**Checklist**

- check for dupes in ingestion? 
    - not needed, no dupes, and text dupes should be checked after cleaning
- use textBlob as yet another way to perform basic sentiment analysis?
    - yes, TODO, but maybe not during cleanup
- create an incremental cleanup module?
    - overkill, just reprocess everything bc of dupes, 
      script takes 8 secs for 20k tweets, that's ~6 min for a million if linear
- improve script?
    - add logs?

In [1]:
import re
import os
import json
import time

import string
import datetime
import urlextract
import pandas as pd

from html import unescape
from nltk.corpus import stopwords
from nltk.tokenize import word_tokenize
from nltk.stem import PorterStemmer

In [2]:
# load data
def load_data():
    filepath = os.path.join("data","raw","tweets") 

    dfm = []
    for f in os.listdir(filepath):
        dfm.append(pd.read_csv(os.path.join(filepath,f)))
        
    df = pd.concat(dfm)
    df = df.reset_index(drop=True)
    
    return df

In [3]:
df = load_data()

In [4]:
# test for duplicated IDs
ids = df["ID"]
df[ids.isin(ids[ids.duplicated()])].shape

(0, 5)

In [5]:
# test for duplicated Text
txt = df["Text"]
df[txt.isin(txt[txt.duplicated()])].shape

(5882, 5)

In [6]:
# look at users with more than 1 tweet?
grouped = df[['User', 'ID']].groupby('User').count().sort_values('ID', ascending=False)
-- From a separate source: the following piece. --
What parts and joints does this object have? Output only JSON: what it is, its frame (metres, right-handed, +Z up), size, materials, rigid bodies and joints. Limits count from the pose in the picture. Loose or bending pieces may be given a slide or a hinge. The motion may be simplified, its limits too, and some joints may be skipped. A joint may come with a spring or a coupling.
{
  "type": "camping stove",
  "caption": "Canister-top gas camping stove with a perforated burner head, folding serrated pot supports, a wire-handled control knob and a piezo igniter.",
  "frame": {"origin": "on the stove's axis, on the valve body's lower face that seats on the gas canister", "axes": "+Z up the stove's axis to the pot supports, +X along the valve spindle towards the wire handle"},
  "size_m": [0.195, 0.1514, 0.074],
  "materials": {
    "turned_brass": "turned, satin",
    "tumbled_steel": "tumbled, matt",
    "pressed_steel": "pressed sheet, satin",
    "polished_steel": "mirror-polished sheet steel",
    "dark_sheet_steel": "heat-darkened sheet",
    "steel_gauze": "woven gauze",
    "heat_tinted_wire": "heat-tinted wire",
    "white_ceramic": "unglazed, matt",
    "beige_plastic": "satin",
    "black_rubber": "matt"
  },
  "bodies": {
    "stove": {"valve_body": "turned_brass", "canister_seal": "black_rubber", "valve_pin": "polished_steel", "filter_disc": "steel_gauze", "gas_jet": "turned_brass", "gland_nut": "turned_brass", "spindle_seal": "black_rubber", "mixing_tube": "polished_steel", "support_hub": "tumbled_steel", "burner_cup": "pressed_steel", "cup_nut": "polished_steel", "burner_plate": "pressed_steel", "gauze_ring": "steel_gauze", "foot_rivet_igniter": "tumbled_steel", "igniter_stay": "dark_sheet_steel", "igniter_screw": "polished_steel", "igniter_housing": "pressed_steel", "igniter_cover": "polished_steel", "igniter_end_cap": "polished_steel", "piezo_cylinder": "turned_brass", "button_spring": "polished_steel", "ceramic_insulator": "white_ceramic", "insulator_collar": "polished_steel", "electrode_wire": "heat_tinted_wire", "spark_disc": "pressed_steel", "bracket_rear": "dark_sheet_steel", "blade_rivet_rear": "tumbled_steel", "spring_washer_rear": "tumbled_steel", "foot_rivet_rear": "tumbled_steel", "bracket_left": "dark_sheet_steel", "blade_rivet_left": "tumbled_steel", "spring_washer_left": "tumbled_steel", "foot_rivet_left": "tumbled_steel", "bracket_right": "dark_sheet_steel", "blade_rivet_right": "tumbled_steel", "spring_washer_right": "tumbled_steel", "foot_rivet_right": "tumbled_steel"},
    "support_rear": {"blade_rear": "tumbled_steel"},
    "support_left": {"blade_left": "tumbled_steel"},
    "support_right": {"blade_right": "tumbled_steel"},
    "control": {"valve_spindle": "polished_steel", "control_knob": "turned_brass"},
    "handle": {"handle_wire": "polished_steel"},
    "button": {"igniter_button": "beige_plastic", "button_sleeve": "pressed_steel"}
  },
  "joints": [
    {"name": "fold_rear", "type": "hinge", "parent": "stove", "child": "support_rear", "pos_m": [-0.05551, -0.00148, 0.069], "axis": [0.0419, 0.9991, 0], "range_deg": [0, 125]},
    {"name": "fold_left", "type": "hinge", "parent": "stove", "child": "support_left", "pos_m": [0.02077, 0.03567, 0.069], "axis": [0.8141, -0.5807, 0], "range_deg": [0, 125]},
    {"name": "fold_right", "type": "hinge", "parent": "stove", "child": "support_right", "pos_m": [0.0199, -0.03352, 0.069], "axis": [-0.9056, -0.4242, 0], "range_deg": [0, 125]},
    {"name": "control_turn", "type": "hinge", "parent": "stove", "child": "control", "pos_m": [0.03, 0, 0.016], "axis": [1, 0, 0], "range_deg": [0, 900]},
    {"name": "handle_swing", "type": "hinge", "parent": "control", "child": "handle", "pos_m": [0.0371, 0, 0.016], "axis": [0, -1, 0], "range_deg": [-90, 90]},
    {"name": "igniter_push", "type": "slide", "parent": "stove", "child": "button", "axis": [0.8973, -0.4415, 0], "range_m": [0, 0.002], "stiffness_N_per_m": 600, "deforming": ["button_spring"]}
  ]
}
grouped[grouped['ID']>1].head()

Unnamed: 0_level_0,ID
User,Unnamed: 1_level_1
Iouisogolden,4
OfValimaiyana,4
MydoghatesMe2,4
cosby_by,3
diialexandria,3


#### Adding Retweet Column

In [7]:
def is_retweet(col):

    for i in range(len(col)):
        if re.match(r'^RT', col) is not None:
            return 1
        else:
            return 0      
        
def map_is_retweet(col):
   
    bool_map = map(lambda x: is_retweet(x), col)       
    return(list(bool_map)) 

In [8]:
df['Retweet'] = map_is_retweet(df['Text'].values)

## Cleanup

In [9]:
# modified and improved version
def cleanup_tweet(tweet):

    # make all lower case
    tweet = tweet.lower()

    # remove URLs
    # URL_pattern = r'\w+:\/{2}[\d\w-]+(\.[\d\w-]+)*(?:(?:\/[^\s/]*))*'
    # tweet = re.sub(URL_pattern, '', tweet, flags=re.MULTILINE)
    # better, albeit slower, version
    urls = list(set(url_extractor.find_urls(tweet)))
    if len(urls) > 0:
        for url in urls:
            tweet = tweet.replace(url, "")
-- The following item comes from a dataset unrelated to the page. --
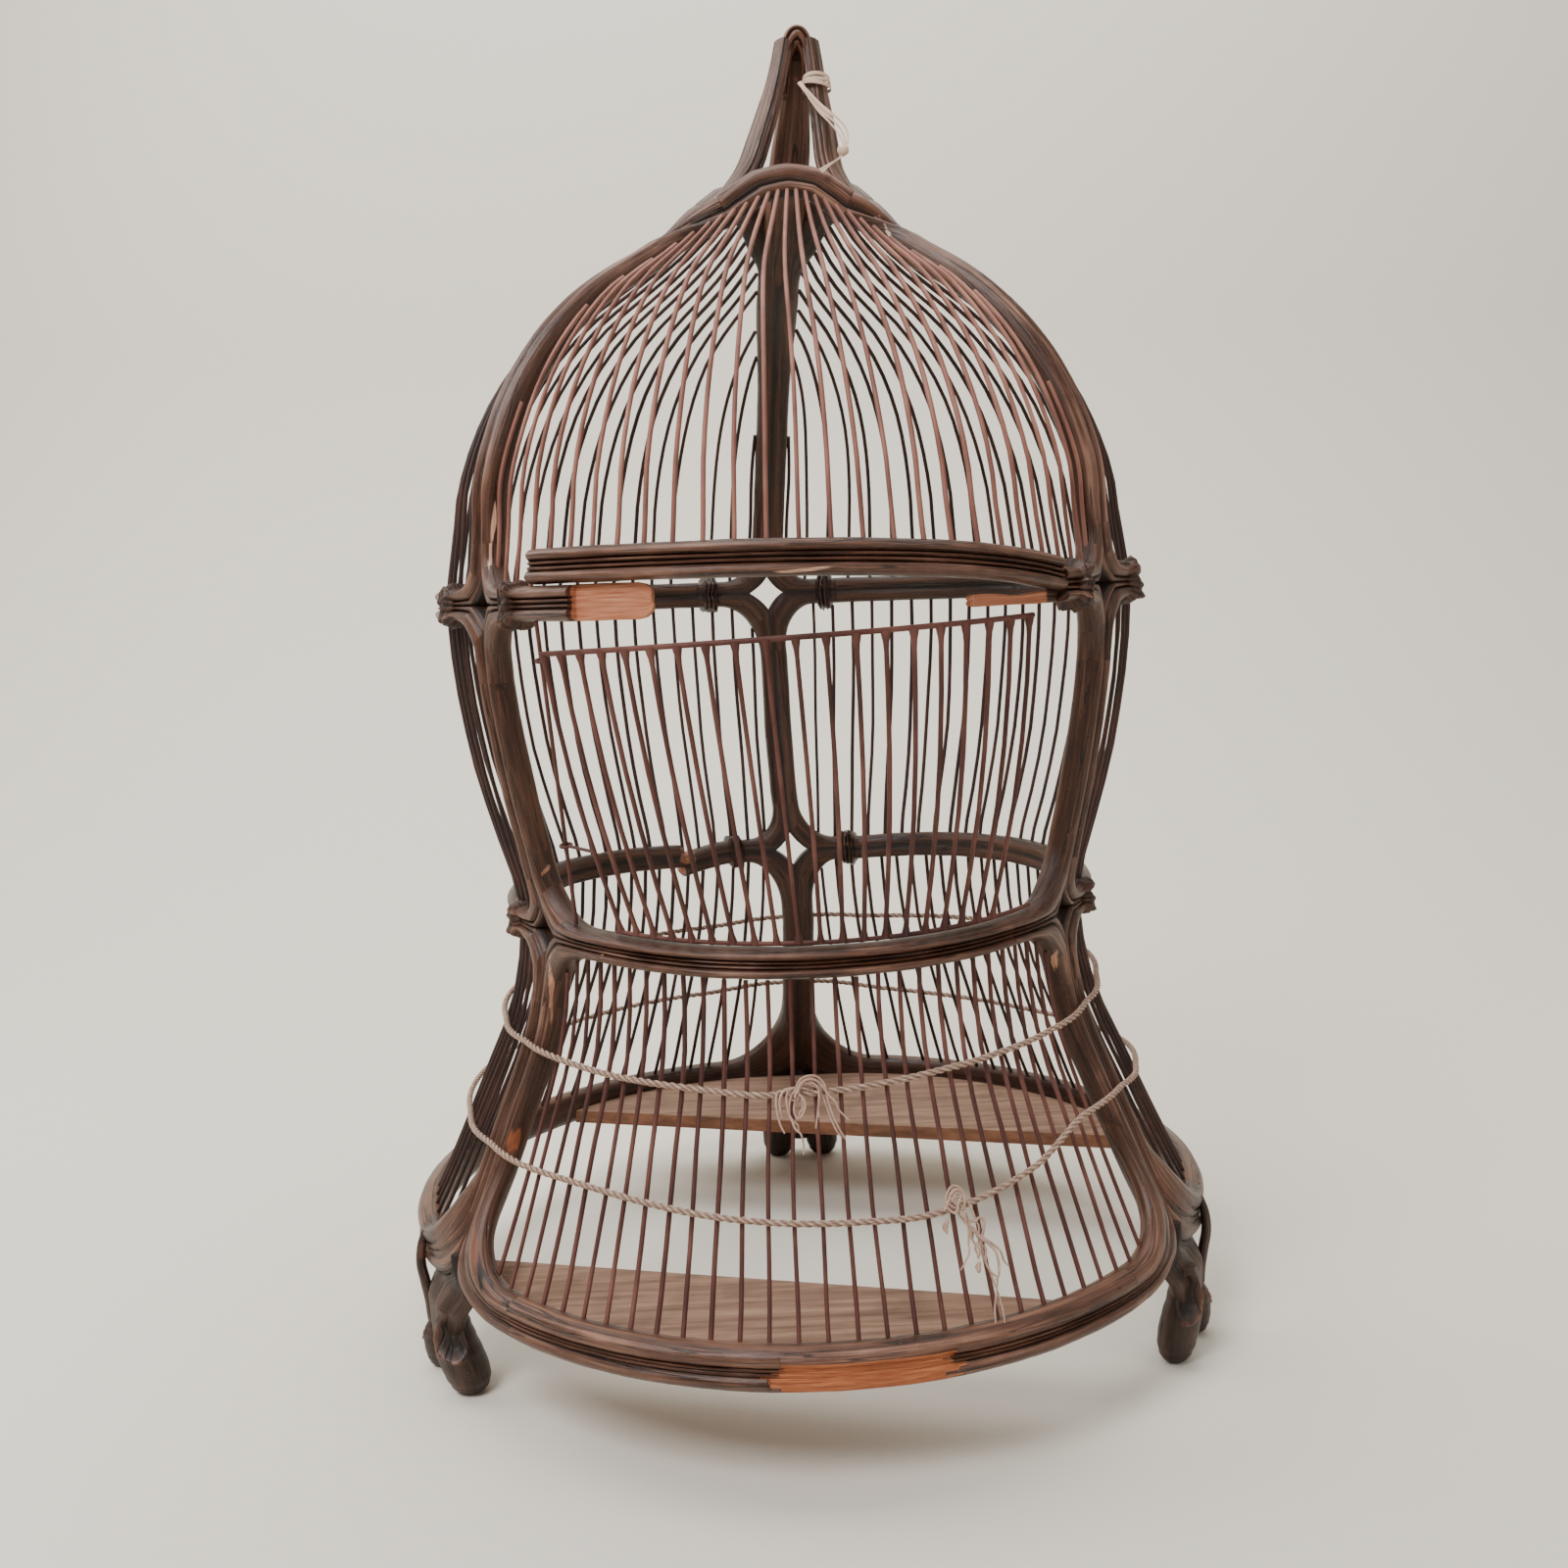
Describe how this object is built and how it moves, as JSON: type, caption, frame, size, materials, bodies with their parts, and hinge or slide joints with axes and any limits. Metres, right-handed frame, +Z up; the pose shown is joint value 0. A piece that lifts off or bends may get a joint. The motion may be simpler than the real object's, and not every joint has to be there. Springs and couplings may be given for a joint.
{
  "type": "birdcage",
  "caption": "Carved dark wood birdcage with three ribs, a domed top, a flared base on scroll feet, wire grilles and a hinged wire door.",
  "frame": {"origin": "on the floor, under the middle of the cage's bounding box", "axes": "+Z up, -Y towards the front with the wire door, +X to the viewer's right"},
  "size_m": [0.513, 0.518, 0.8],
  "materials": {
    "dark_carved_wood": "worn dark stained carved wood",
    "bare_board_wood": "bare greyed board",
    "rusty_iron_wire": "rusted red-brown iron wire",
    "hemp_twine": "twisted tan twine",
    "raffia_tie": "pale raffia"
  },
  "bodies": {
    "cage": {"arch_front": "dark_carved_wood", "arch_left": "dark_carved_wood", "arch_right": "dark_carved_wood", "base_rim_front": "dark_carved_wood", "base_rim_left": "dark_carved_wood", "base_rim_right": "dark_carved_wood", "floor_board_front": "bare_board_wood", "floor_board_rear": "bare_board_wood", "foot_back": "dark_carved_wood", "foot_front_left": "dark_carved_wood", "foot_front_right": "dark_carved_wood", "handle_crest": "dark_carved_wood", "handle_nail": "rusty_iron_wire", "raffia_tie": "raffia_tie", "rib_back": "dark_carved_wood", "rib_front_left": "dark_carved_wood", "rib_front_right": "dark_carved_wood", "shoulder_rail_left": "dark_carved_wood", "shoulder_rail_loose": "dark_carved_wood", "shoulder_rail_right": "dark_carved_wood", "twine_lower": "hemp_twine", "twine_upper": "hemp_twine", "waist_rail_front": "dark_carved_wood", "waist_rail_left": "dark_carved_wood", "waist_rail_right": "dark_carved_wood"},
    "door": {"wire_door": "rusty_iron_wire"}
  },
  "joints": [
    {"name": "door_hinge", "type": "hinge", "parent": "cage", "child": "door", "pos_m": [-0.1355, -0.13568, 0.35825], "axis": [-0.0474, -0.2102, 0.9765], "range_deg": [-95, 0]}
  ]
}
    # unescape HTML entities like &quot
    tweet = unescape(tweet)
    
    # remove user references (including username) or hashtags, etc.     
    pattern = r'\@\w+|\#|\¥|\â|\«|\»|\Ñ|\Ð|\¼|\½|\¾|\!|\?|\¿\
                |\x82|\x83|\x84|\x85|\x86|\x87|\x88|\x89|\
                |\x8a|\x8b|\x8c|\x8d|\x8e|\°|\µ|\´|\º|\¹|\³'
    
    tweet = re.sub(pattern, '', tweet)

    # remove punctuations
    tweet = tweet.translate(str.maketrans('', '', string.punctuation))
    
    # remove emojis
    tweet = re.sub(r'[^\x00-\x7F]+', '', tweet).strip()
    
    # final test, if after utf-8 encoding it's not ascii decodable, discard
    def is_ascii(text):
        try:
            text.encode(encoding='utf-8').decode('ascii')
        except UnicodeDecodeError:
            return False
        else:
            return True
    
    if is_ascii(tweet) == False:
        return " "
    else:
        pass
    
    # remove stopwords
    # NLTK's set(stopwords.words('english')) removes too many words
    # using list of 25 semantically non-selective words (Reuters-RCV1 dataset)
    stop_words = ['a','an','and','are','as','at','be','by','for','from',
                  'has','he','in','is','it','its','of','on','that','the',
                  'to','was','were','will','with','rt'] # plus rt for retweet

    tweet_tokens = word_tokenize(tweet)
    filtered_words = [w for w in tweet_tokens if not w in stop_words]

    ps = PorterStemmer()
    stemmed_words = [ps.stem(w) for w in filtered_words]

    return " ".join(stemmed_words)

In [10]:
# cleanup Tweet text
# note: a map function takes just as long if not longer
url_extractor = urlextract.URLExtract()
df['Text'] = [cleanup_tweet(tweet) for tweet in df.loc[:,'Text']]

In [11]:
# create a subset with cols of interest
sub_df = df[['ID','Retweet','Text','Polarity']].copy()

# dedupe (text duplicates)
dupes = sub_df[sub_df['Text'].duplicated(keep='first')]

final_df = sub_df[~sub_df.ID.isin(list(dupes['ID']))]

In [12]:
final_df.head()

Unnamed: 0,ID,Retweet,Text,Polarity
0,1302406168791470081,1,total inspir bykianamaiart peach so i tri make...,-1
1,1302406168766078976,0,thank you,-1
2,1302406168170696706,0,some yall retweet realli have me look you side...,-1
3,1302406168120365056,0,thank you jen just miss old me,-1
4,1302406167956602880,0,my favorit part bad boy gangster mascot eunhyu...,-1


In [19]:
pct_retweets = round(100*sum(final_df['Retweet'])/final_df.shape[0],2)

In [20]:
pct_retweets

37.02